2023年の9月に公開。オオミジンコD. magnaやカゲロウ、ヒラマキガイ、イシガイに対する6PPD-Qの毒性を調べたカナダの論文。このグループは6PPD-Qが発見される前から、6PPDの毒性試験をしていましたね。

いずれの種でも有意な致死、成長阻害は見られなかったようです。なおオオミジンコは21日間の慢性試験。(なぜ28日間の慢性で繁殖影響まで見なかったのかはよく分かりません。)

 

Montgomery D, Ji X, Cantin J, Philibert D, Foster G, Selinger S, Jain N, Miller J, McIntyre J, de Jourdan B, Wiseman S, Hecker M, Brinkmann M, 2023, Interspecies Differences in 6PPD-Quinone Toxicity Across Seven Fish Species: Metabolite Identification and Semiquantification, Environ Sci Technol 57(50): 21071-21079.

2023年の11月に公開。
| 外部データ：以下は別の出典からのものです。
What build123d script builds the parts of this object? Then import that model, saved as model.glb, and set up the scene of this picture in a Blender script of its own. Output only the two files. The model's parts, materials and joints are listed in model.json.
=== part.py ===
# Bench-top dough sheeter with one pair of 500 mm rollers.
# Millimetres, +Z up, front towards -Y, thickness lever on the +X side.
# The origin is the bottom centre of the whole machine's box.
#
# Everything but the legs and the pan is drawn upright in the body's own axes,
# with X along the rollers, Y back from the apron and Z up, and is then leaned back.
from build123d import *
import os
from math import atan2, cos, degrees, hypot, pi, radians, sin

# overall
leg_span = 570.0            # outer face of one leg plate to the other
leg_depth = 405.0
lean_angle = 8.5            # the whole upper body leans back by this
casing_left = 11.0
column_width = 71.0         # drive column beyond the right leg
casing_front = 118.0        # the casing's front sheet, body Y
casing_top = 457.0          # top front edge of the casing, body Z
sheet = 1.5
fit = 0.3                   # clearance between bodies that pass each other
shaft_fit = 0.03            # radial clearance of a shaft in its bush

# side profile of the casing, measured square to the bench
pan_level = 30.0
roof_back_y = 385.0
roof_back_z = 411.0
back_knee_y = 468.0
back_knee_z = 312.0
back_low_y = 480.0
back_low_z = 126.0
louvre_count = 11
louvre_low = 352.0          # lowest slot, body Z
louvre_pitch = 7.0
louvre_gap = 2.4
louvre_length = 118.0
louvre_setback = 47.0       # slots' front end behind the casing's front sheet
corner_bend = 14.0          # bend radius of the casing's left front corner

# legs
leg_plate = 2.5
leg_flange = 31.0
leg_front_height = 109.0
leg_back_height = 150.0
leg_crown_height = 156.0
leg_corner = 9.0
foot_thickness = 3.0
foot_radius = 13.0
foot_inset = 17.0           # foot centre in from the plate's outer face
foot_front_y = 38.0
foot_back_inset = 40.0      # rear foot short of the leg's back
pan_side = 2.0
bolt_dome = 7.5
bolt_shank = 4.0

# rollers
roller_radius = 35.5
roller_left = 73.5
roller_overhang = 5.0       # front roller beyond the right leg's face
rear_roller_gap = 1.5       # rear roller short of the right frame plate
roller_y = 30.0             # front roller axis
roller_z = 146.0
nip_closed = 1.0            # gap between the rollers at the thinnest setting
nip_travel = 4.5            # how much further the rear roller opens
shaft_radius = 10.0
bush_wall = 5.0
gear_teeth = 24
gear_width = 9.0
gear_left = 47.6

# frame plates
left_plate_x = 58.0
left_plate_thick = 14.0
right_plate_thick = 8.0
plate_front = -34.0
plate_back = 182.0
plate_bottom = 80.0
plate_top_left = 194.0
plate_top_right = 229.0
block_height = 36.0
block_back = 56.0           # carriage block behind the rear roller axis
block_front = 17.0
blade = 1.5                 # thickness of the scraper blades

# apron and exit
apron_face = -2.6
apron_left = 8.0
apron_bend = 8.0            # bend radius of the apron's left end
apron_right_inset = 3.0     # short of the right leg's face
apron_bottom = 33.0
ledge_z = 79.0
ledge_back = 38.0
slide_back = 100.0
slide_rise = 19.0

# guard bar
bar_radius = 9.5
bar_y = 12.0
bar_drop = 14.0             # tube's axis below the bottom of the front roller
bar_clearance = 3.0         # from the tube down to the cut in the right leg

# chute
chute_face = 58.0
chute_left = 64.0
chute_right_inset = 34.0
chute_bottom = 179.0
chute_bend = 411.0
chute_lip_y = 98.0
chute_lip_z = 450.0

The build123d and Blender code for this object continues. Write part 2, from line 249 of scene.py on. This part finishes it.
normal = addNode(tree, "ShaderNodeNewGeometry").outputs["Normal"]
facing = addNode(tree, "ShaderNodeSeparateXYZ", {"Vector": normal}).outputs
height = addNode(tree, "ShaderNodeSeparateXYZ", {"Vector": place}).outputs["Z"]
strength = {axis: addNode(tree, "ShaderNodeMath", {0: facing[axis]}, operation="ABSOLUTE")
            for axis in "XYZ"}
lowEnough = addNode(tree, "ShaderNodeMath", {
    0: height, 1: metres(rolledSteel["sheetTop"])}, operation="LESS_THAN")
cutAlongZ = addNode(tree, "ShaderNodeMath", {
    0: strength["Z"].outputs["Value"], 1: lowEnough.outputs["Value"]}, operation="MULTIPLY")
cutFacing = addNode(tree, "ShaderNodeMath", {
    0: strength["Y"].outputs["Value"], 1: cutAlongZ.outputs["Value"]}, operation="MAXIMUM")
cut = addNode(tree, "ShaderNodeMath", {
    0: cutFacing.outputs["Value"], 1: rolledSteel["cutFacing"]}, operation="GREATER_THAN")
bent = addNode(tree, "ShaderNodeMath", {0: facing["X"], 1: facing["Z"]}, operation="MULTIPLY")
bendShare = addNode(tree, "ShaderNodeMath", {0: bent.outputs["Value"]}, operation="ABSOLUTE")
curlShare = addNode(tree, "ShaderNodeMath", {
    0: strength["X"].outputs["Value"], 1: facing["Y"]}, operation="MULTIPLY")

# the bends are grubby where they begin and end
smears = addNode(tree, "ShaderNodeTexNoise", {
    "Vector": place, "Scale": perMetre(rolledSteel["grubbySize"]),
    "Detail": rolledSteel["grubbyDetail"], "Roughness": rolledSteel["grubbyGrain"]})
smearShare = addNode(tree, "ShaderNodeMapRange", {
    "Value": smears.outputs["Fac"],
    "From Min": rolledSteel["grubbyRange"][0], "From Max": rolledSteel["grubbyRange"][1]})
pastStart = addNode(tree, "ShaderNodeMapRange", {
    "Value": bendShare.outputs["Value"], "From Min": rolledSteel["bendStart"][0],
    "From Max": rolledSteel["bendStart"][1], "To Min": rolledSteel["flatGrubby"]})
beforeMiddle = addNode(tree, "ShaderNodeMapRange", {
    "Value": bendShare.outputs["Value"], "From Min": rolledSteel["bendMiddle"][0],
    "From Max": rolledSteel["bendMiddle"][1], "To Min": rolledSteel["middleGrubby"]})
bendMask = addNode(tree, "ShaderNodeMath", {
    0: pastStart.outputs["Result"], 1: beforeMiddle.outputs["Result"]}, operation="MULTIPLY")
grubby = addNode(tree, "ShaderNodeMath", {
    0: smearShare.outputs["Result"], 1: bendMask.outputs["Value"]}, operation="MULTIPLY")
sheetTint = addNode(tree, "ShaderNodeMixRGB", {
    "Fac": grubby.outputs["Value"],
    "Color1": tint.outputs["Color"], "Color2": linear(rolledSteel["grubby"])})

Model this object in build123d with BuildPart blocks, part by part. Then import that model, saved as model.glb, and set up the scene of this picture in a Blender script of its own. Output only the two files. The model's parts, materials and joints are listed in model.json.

カナダのBrinkmannらのグループから。ただアメリカのMcIntyreらも共著に入っています。6PPD-Qに対して高感受性の魚種と耐性を持つ魚種を、6PPD-Qに曝露して胆汁の代謝物濃度を定性・半定量分析した論文です。

 

Dudefoi W, Ferrari BJD, Breider F, Masset T, Leger G, Vermeirssen E, Bergmann AJ, Schirmer K, 2023, Evaluation of tire tread particle toxicity to fish using rainbow trout cell lines, Sci Total Environ: 168933.

2023年の12月に公開。スイスのEAWAGなどから。タイヤトレッドの凍結粉末(CMTT)の毒性をニジマスのエラ細胞(RTgill-W1)と腸管細胞(RTgutGC)で調べた論文。CMTTの(溶出液の)毒性の原因物質として、6PPDや6PPD-Qの毒性試験も実施しています。

結果、6PPD-Qの濃度依存的な影響は1 mg/Lを超えても見られませんでした。ニジマスのin vivoのLC50値は1 μg/Lなので、エラや腸管はターゲットの部位ではなく、神経毒性ではないかと議論されています。